沈泠回答道:“掌门当年对我有恩,今日权当是还了掌门当年对我的恩情。”
“若没有什么事,在下先行告退。”
夏寂看着打算离开的少年,眼里闪过一丝笑意,“沈公子可否移步偏堂,老朽有一些话想与你说。”
沈泠转身看向面前的人,只犹豫了一瞬,点了点头。
长春派后院,夏于时看着面前替夏于筱输送真气的大长老,转头看向站在一旁的燕桧,想起沈泠身上的药味,问道:“师兄,雪参加上血竭是治疗经脉损伤的吧。
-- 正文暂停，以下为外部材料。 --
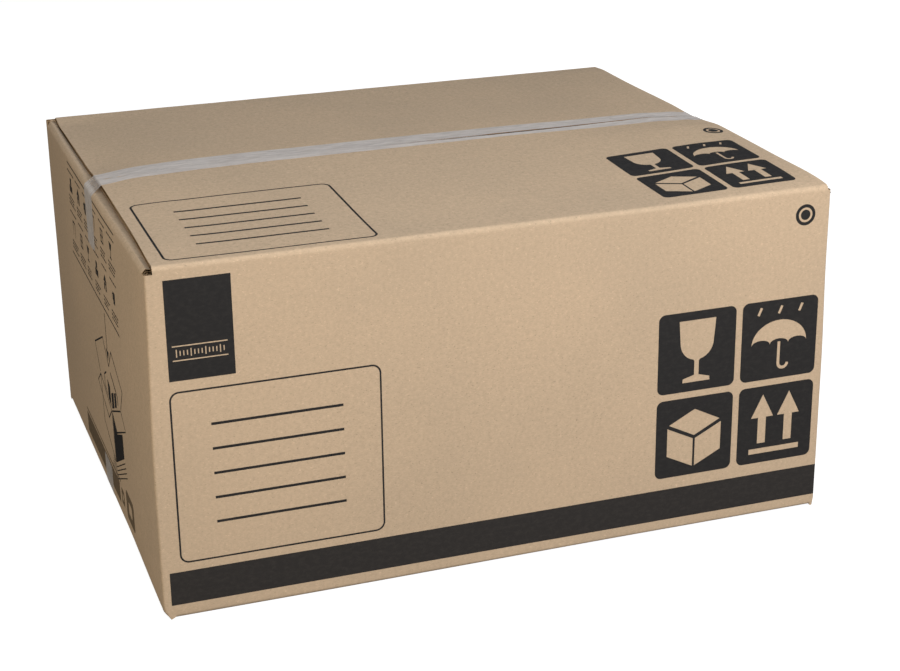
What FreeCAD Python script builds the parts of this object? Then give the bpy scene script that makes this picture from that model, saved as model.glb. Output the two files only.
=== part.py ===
import FreeCAD
import Part
import math
import os

# A closed moving carton: one sheet of corrugated board, scored, slotted, folded and glued
# into a box. Its long flaps meet at a middle seam, top and bottom, under strips of tape.
# X runs along the box, Y from front to back, Z up from the floor. Millimetres.

# Carton, measured outside
carton_length = 600.0
carton_width = 500.0
carton_height = 305.0
short_flap_depth = 250.0

# Corrugated board: two liners, and how far the open flutes run in from a cut edge
board = 4.0
liner = 0.6
open_flute_depth = 3.0

# Folds, as inside radii. A score across the flutes rolls wider than a corner crease.
long_fold_inside = 1.5
short_fold_inside = 1.5
corner_fold_inside = 1.0

# How the carton closes: the long top flaps butt together and bow up to a low ridge
ridge_rise = 6.2
flap_lap_gap = 0.3
seam_gap = 1.5

# Slots between neighbouring flaps end above the corner creases
slot_width = 12.0
slot_end_drop = 4.5

# Glued lap joint at the back right corner
glue_tab_width = 35.0
glue_tab_setback = 6.0
glue_tab_taper = 12.0
joint_edge_setback = 1.5

# Packing tape, on a thin bed of adhesive
tape_width = 38.0
tape_thickness = 0.1
adhesive = 0.05
top_tape_offset = 4.0
top_tape_leg = 48.0
bottom_tape_offset = 8.0
bottom_tape_leg = 26.0

# Directions
along_x = FreeCAD.Vector(1, 0, 0)
along_y = FreeCAD.Vector(0, 1, 0)
along_z = FreeCAD.Vector(0, 0, 1)
middle = FreeCAD.Vector(0, 0, 0)

# Outside radii of the folds
long_fold = long_fold_inside + board
short_fold = short_fold_inside + board
corner_fold = corner_fold_inside + board

# Wall faces, and the outer faces of the long flaps and of the short flaps under them
end_x = carton_length / 2
side_y = carton_width / 2
long_floor_z = adhesive + tape_thickness
long_top_z = carton_height
short_floor_z = long_floor_z + board + flap_lap_gap
short_top_z = long_top_z - board - flap_lap_gap

# The flaps stop at the slots, which are centred on the corner creases
flap_end_x = end_x - board / 2 - slot_width / 2
flap_end_y = side_y - board / 2 - slot_width / 2

# All four walls are flat between these heights
wall_low_z = max(long_floor_z + long_fold, short_floor_z + short_fold)
wall_high_z = min(long_top_z - long_fold, short_top_z - short_fold)
corner_top_z = carton_height - slot_end_drop

# Each long top flap leaves its fold level and bows upwards, as one arc that ends at the seam
ridge_run = side_y - long_fold - seam_gap / 2
ridge_angle = 2 * math.atan(ridge_rise / ridge_run)
ridge_bow = ridge_run / math.sin(ridge_angle)


class FoldedSection:
    """A folded sheet seen edge on. Its reference skin is walked leg by leg, always with the
    inside of the box on the right. A fold or crease turns right, and a bow turns left."""

    def __init__(self, plane, start, heading_deg, near_depth, far_depth):
        self.axis_u, self.axis_v, self.plane_at = plane
        self.u, self.v = start
        self.heading = math.radians(heading_deg)
        self.depths = (near_depth, far_depth)
        self.skins = ([], [])
        self.corners = (None, None)

    def inward(self, heading):
        return math.sin(heading), -math.cos(heading)

    def point(self, u, v, heading, depth):
        in_u, in_v = self.inward(heading)
        flat = self.axis_u * (u + in_u * depth) + self.axis_v * (v + in_v * depth)
        return flat + self.plane_at

    def straight(self, length):
        end_u = self.u + math.cos(self.heading) * length
        end_v = self.v + math.sin(self.heading) * length
        for skin, depth, corner in zip(self.skins, self.depths, self.corners):
            start = corner or self.point(self.u, self.v, self.heading, depth)
            skin.append([start, self.point(end_u, end_v, self.heading, depth)])
        self.u, self.v = end_u, end_v
        self.corners = (None, None)
        return self

    def fold(self, degrees, radius):
        in_u, in_v = self.inward(self.heading)
        centre_u = self.u + in_u * radius
        centre_v = self.v + in_v * radius
        turn = math.radians(degrees)
        stops = (self.heading, self.heading - turn / 2, self.heading - turn)
        for skin, depth in zip(self.skins, self.depths):
            if radius != depth:
                arc = [self.point(centre_u, centre_v, at, depth - radius) for at in stops]
                skin.append(arc)
        self.heading -= turn
        in_u, in_v = self.inward(self.heading)
        self.u = centre_u - in_u * radius
        self.v = centre_v - in_v * radius
        return self

    def bow(self, degrees, radius):
        return self.fold(-degrees, -radius)

    def crease(self, degrees):
        """A sharp turn between two straight legs, where both skins are mitred."""
        half_turn = math.radians(degrees) / 2
        reach = [depth / math.cos(half_turn) for depth in self.depths]
        at = self.heading - half_turn
        self.corners = [self.point(self.u, self.v, at, depth) for depth in reach]
        for skin, corner in zip(self.skins, self.corners):
            skin[-1][-1] = corner
        self.heading -= 2 * half_turn
        return self

    def wire(self):
        near, far = self.skins
        start_cap = [far[0][0], near[0][0]]
        end_cap = [near[-1][-1], far[-1][-1]]
        edges = []
        for leg in near + [end_cap] + far[::-1] + [start_cap]:
            curve = Part.LineSegment(*leg) if len(leg) == 2 else Part.Arc(*leg)
            edges.append(curve.toShape())
        return Part.Wire(Part.__sortEdges__(edges))

    def extrude(self, along):
        return Part.Face(self.wire()).extrude(along)


def box_between(low, high):
    size = [top - bottom for bottom, top in zip(low, high)]
    return Part.makeBox(*size, FreeCAD.Vector(*low))


# One length of board: both long flaps of a side and the wall between them

def long_strip_section(at_x, near_depth, far_depth):
    plane = (along_y, along_z, along_x * at_x)
    start = (-seam_gap / 2, long_floor_z)
    section = FoldedSection(plane, start, 180, near_depth, far_depth)
    section.straight(side_y - seam_gap / 2 - long_fold)
    section.fold(90, long_fold)
    section.straight(long_top_z - long_floor_z - 2 * long_fold)
    section.fold(90, long_fold)
    section.bow(math.degrees(ridge_angle), ridge_bow)
    return section


def short_strip_section(at_y, near_depth, far_depth):
    plane = (along_x, along_z, along_y * at_y)
    start = (short_flap_depth - end_x, short_floor_z)
    section = FoldedSection(plane, start, 180, near_depth, far_depth)
    section.straight(short_flap_depth - short_fold)
    section.fold(90, short_fold)
    section.straight(short_top_z - short_floor_z - 2 * short_fold)
    section.fold(90, short_fold)
    section.straight(short_flap_depth - short_fold)
    return section


def strip(section_at, half_length, along):
    """Extrude a strip and open the flutes along its two side cuts."""
    body = section_at(-half_length, 0, board).extrude(along * 2 * half_length)
    for flute_from in (-half_length, half_length - open_flute_depth):
        flutes = section_at(flute_from, liner, board - liner)
        body = body.cut(flutes.extrude(along * open_flute_depth))
    return body


def flap_strips():
    front = strip(long_strip_section, flap_end_x, along_x)
    back = front.mirror(middle, along_y)
    left = strip(short_strip_section, flap_end_y, along_y)
    right = left.mirror(middle, along_x)
    return [front, back, left, right]


# The ring of four walls with its corner creases

def wall_ring(low_z, high_z):
    """Four walls from the raw edge of the right wall round to the crease of the glue tab."""
    plane = (along_x, along_y, along_z * low_z)
    start = (end_x, side_y - joint_edge_setback)
    ring = FoldedSection(plane, start, 270, 0, board)
    ring.straight(2 * side_y - joint_edge_setback - corner_fold)
    ring.fold(90, corner_fold)
    ring.straight(2 * end_x - 2 * corner_fold)
    ring.fold(90, corner_fold)
    ring.straight(2 * side_y - 2 * corner_fold)
    ring.fold(90, corner_fold)
    ring.straight(2 * end_x - board - 2 * corner_fold)
    return ring.extrude(along_z * (high_z - low_z))


def tab_crease(low_z, high_z):
    plane = (along_x, along_y, along_z * low_z)
    start = (end_x - board - corner_fold, side_y)
    crease = FoldedSection(plane, start, 0, 0, board).fold(90, corner_fold)
    return crease.extrude(along_z * (high_z - low_z))


def glue_tab():
    """The tab inside the right wall, with its ends cut back and tapered."""
    crease_y = side_y - corner_fold
    edge_y = side_y - glue_tab_width
    low_z = wall_low_z + glue_tab_setback
    high_z = wall_high_z - glue_tab_setback
    outline = (
        (crease_y, low_z),
        (edge_y, low_z + glue_tab_taper),
        (edge_y, high_z - glue_tab_taper),
        (crease_y, high_z),
        (crease_y, low_z),
    )
    face_x = end_x - board
    corners = [FreeCAD.Vector(face_x, y, z) for y, z in outline]
    return Part.Face(Part.makePolygon(corners)).extrude(along_x * -board)


def corner_zones():
    """The four columns of space that the slots leave between neighbouring flaps."""
    zones = []
    for way_x in (-1, 1):
        for way_y in (-1, 1):
            xs = sorted((way_x * flap_end_x, way_x * end_x))
            ys = sorted((way_y * flap_end_y, way_y * side_y))
            zones.append(box_between((xs[0], ys[0], 0), (xs[1], ys[1], corner_top_z)))
    return Part.makeCompound(zones)


def carton():
    walls = [wall_ring(wall_low_z, wall_high_z), tab_crease(wall_low_z, wall_high_z)]
    full_corners = wall_ring(0, corner_top_z).fuse(tab_crease(0, corner_top_z))
    corner_posts = full_corners.common(corner_zones())
    pieces = walls[1:] + [corner_posts, glue_tab()] + flap_strips()
    folded = walls[0].multiFuse(pieces).removeSplitter()
    return folded.Solids[0] if len(folded.Solids) == 1 else folded


# A strip of tape runs along a seam, over the flap ends and down both end walls

def top_flap_z(at_y):
    run = side_y - long_fold - abs(at_y)
    return long_top_z + ridge_bow - math.sqrt(ridge_bow ** 2 - run ** 2)


def tape_section(at_y, leg_start, heading_deg, leg, step):
    """The tape leaves the rolled fold on a tangent and bridges the step up to the flap end."""
    plane = (along_x, along_z, along_y * at_y)
    inset = end_x - flap_end_x - short_fold
    rise = step + short_fold
    reach = math.hypot(inset, rise)
    bridge_deg = math.degrees(math.atan2(rise, inset) - math.asin(short_fold / reach))
    bridge = math.sqrt(reach ** 2 - short_fold ** 2)
    skins = (-adhesive - tape_thickness, -adhesive)
    section = FoldedSection(plane, leg_start, heading_deg, *skins)
    section.straight(leg)
    section.fold(90 - bridge_deg, short_fold)
    section.straight(bridge)
    section.crease(bridge_deg)
    section.straight(2 * flap_end_x)
    section.crease(bridge_deg)
    section.straight(bridge)
    section.fold(90 - bridge_deg, short_fold)
    section.straight(leg)
    return section


def tape_over_ridge():
    leg_start = (-end_x, short_top_z - short_fold - top_tape_leg)
    sections = []
    front_y = top_tape_offset - tape_width / 2
    for at_y in (front_y, 0, front_y + tape_width):
        step = top_flap_z(at_y) - short_top_z
        sections.append(tape_section(at_y, leg_start, 90, top_tape_leg, step).wire())
    return Part.makeLoft(sections, True, True)


def tape_under_floor():
    leg_start = (end_x, short_floor_z + short_fold + bottom_tape_leg)
    step = short_floor_z - long_floor_z
    front_y = bottom_tape_offset - tape_width / 2
    section = tape_section(front_y, leg_start, 270, bottom_tape_leg, step)
    return section.extrude(along_y * tape_width)


def write_parts():
    os.makedirs("parts", exist_ok=True)
    nodes = {
        "carton": carton(),
        "top_tape": tape_over_ridge(),
        "bottom_tape": tape_under_floor(),
    }
    for name, shape in nodes.items():
        shape.exportStep(os.path.join("parts", name + ".step"))
        box = shape.BoundBox
        print(
            f"{name}: valid {shape.isValid()}, solids {len(shape.Solids)}, "
            f"volume {shape.Volume:.1f} mm3, x {box.XMin:.2f} to {box.XMax:.2f}, "
            f"y {box.YMin:.2f} to {box.YMax:.2f}, z {box.ZMin:.2f} to {box.ZMax:.2f}"
        )


write_parts()
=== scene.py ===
import math

import bmesh
import bpy
from mathutils import Matrix, Vector, noise


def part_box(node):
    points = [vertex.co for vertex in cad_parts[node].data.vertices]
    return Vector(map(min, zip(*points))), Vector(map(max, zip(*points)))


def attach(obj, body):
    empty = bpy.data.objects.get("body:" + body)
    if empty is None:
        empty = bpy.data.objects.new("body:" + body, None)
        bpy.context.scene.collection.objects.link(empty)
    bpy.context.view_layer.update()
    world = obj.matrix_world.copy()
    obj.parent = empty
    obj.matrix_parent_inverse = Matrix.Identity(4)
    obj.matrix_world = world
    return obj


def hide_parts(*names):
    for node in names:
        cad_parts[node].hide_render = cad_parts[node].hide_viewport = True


# A closed moving carton of kraft board, taped along its middle seam. Metres, +Z up.

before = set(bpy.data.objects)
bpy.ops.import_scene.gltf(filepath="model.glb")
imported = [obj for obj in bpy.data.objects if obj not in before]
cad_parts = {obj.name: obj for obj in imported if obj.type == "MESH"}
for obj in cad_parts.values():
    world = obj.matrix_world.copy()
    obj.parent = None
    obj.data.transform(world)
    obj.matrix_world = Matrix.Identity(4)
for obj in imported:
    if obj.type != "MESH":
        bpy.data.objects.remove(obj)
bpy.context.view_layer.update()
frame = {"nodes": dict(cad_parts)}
cartonHigh = Vector(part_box("carton")[1])
tapeLow = Vector(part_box("top_tape")[0])
floorTapeLow, floorTapeHigh = [Vector(corner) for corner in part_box("bottom_tape")]
print("frame loaded:", ", ".join(frame["nodes"]))

carton = {
    "halfLength": cartonHigh.x,
    "halfWidth": cartonHigh.y,
    "foldHeight": 0.305,       # tops of the long folds; the ridge stands above them
    "ridgeHeight": cartonHigh.z,
    "board": 0.004,
    "liner": 0.0005,
    "openFlute": 0.0028,       # how far a cut edge is open between its liners
    "longFold": 0.0042,        # outer radii; the board is crushed thinner in a tight fold
    "shortFold": 0.0038,
    "cornerFold": 0.0022,
    "leastInside": 0.0002,     # the inner radius that a crushed fold keeps
    "lapGap": 0.0003,
    "underside": 0.00015,      # long floor flaps, above the floor
    # folds to the cut end of each slot
    "slotDrops": {"left": 0.0060, "front": 0.0030, "back": 0.0022, "joint": 0.0040},
    "shortCut": 0.008,         # wall face to a short flap's side cut
    # wall face to a long flap's side cut, at its fold and towards the seam
    "longCuts": {"frontLeft": (0.0080, 0.0096), "frontRight": (0.0045, 0.0080),
                 "backLeft": (0.0094, 0.0096), "backRight": (0.0063, 0.0080)},
    "cutSlant": 0.10,          # the run over which those cuts slant
    "shortFlap": 0.250,        # its free edge, from the wall's face
    "jointSetback": 0.0015,    # the right wall's raw edge stops short of the back corner
    "tabWidth": 0.035,         # the glue tab under it, its ends cut at a taper
    "tabTaper": 0.012,
    "tabSteps": 4,
    "glueLine": 0.0001,
    "bow": 0.0006,             # how far the walls bulge
    "uneven": (0.00016, 14),   # the board's unevenness: height, waves per metre
    "crinkle": (0.00028, 45),  # and the same for its rolled folds
    "step": 0.0076,            # faces of the board, and their number round each fold
    "foldSteps": {"long": 12, "short": 10, "corner": 8},
}

halfLength = carton["halfLength"]
halfWidth = carton["halfWidth"]
foldHeight = carton["foldHeight"]
board = carton["board"]
wallLow = carton["underside"] + board + carton["lapGap"] + carton["shortFold"]
wallHigh = foldHeight - board - carton["lapGap"] - carton["shortFold"]
wallSteps = round((wallHigh - wallLow) / carton["step"])
hair = 1e-6                    # slack where heights are compared


def clamp(value):
    return max(0.0, min(1.0, value))


def smooth(value):
    value = clamp(value)
    return value * value * (3 - 2 * value)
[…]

”
燕桧一愣,不明白夏于时为什么突然问这个,但还是认真的点点头。
“如果有一个人身上满是这种两种药材还混着其他药材的味道,那可能是什么情况?”
夏于时一瞬不瞬的盯着燕桧,燕桧看着他,沉默了一瞬,回答道:“经脉寸断,将死之人。”
偏堂内,沈泠看着面前替自己把脉的夏寂,神色淡淡。
夏寂运行内力将它传输到沈泠体内,半晌嘴角溢出一丝血迹,急忙将手收了回来,轻咳了几声。
沈泠见状将手收回来,心里没有任何意外的情绪。
夏寂伸手擦掉嘴角的血,看向沈泠,轻声问道:“沈公子,老朽当年给你开的方子还在用吗?”
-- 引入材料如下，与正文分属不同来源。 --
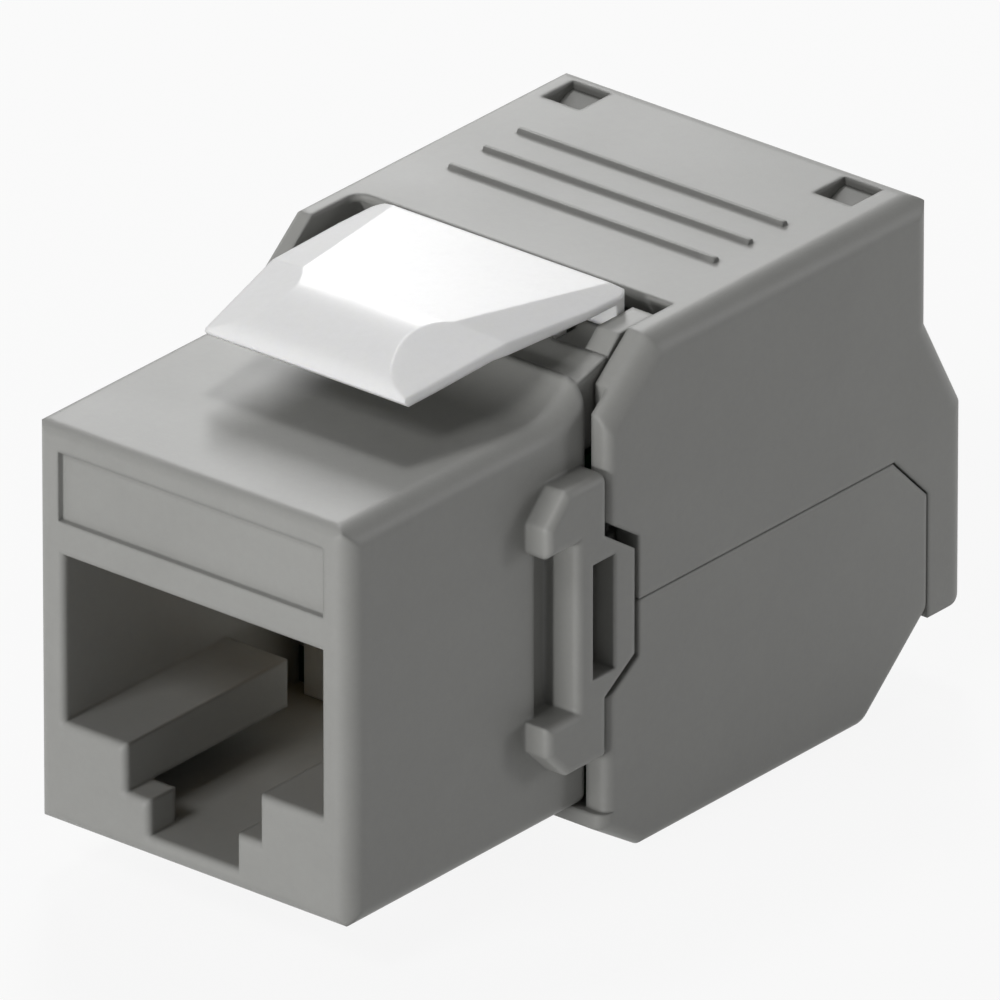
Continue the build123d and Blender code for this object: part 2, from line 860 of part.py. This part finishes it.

沈泠轻嗯了一声,“只不过近期觉得药效越来越差了,夏掌门当年说的方法,这几年也差不多全用到自己身上了。”
夏寂闻言心沉了下去,当年他在崖底捡到沈泠的时候,这人就已经脉寸断,身上还有余毒,花了无数珍贵药材才将沈泠救了回来。
经脉却依旧没有治愈,随着时间的流逝,这个问题也愈发严重。
沈泠修炼的武功内力极其霸道,沈泠现在还活着能用内力,除了他开的药方和沈泠自己这几年自己琢磨出的医术之外,全托了那本功法的福,但同样的,这种功法非常排斥其他内力进入体内。
“真不知道是祸还是福啊。”
夏寂轻叹了口气,伸手从袖子里拿出一瓶药丸,递给沈泠,“此药搭配着我之前开的那副药方一起服用,如若有不时之需,也可单独服用,可缓解疼痛。”
沈泠伸手接过,抚摸着瓶身的纹路,说道:“多谢。”
夏寂看着面前明明年纪轻轻却给人一种行将就木之感觉的少年,心下只觉得可惜,“沈公子,过往之事你还没有放下吗?”
沈泠没有回答,当年夏寂将他从崖底救出来之后,他忘记了很多事情,除了身上有一块刻着自己名字的木牌之外,再记不起其他事情。
“既已是过往之事,不如放下,好好过好以后的日子。”夏寂劝解道。
沈泠嘴角挂起一抹苦笑,眼里闪过一丝苦涩,看向夏寂,“夏掌门,人就算是死,也得要死得明明白白。”
“不是吗?”
他对以往的事情格外执着,就好像那是一段不能忘记的记忆,如果忘记了,或许入了轮回都不得安生。
夏寂闻言怔愣了许久,心中叹了口气,从怀中拿出一块玉牌,递到沈泠面前。
沈泠低头看过去,听着夏寂继续说道:“老朽碰巧得到了一块明月楼的玉牌,沈公子可以凭这块玉牌,知道自己想知道的。”
沈泠抬头看了眼夏寂,伸手接过玉牌。
“江湖天下事,明月无不知。”
夏寂起身走出偏堂,“沈公子,老朽能做的全都做了,后事如何,全看你自己的造化。”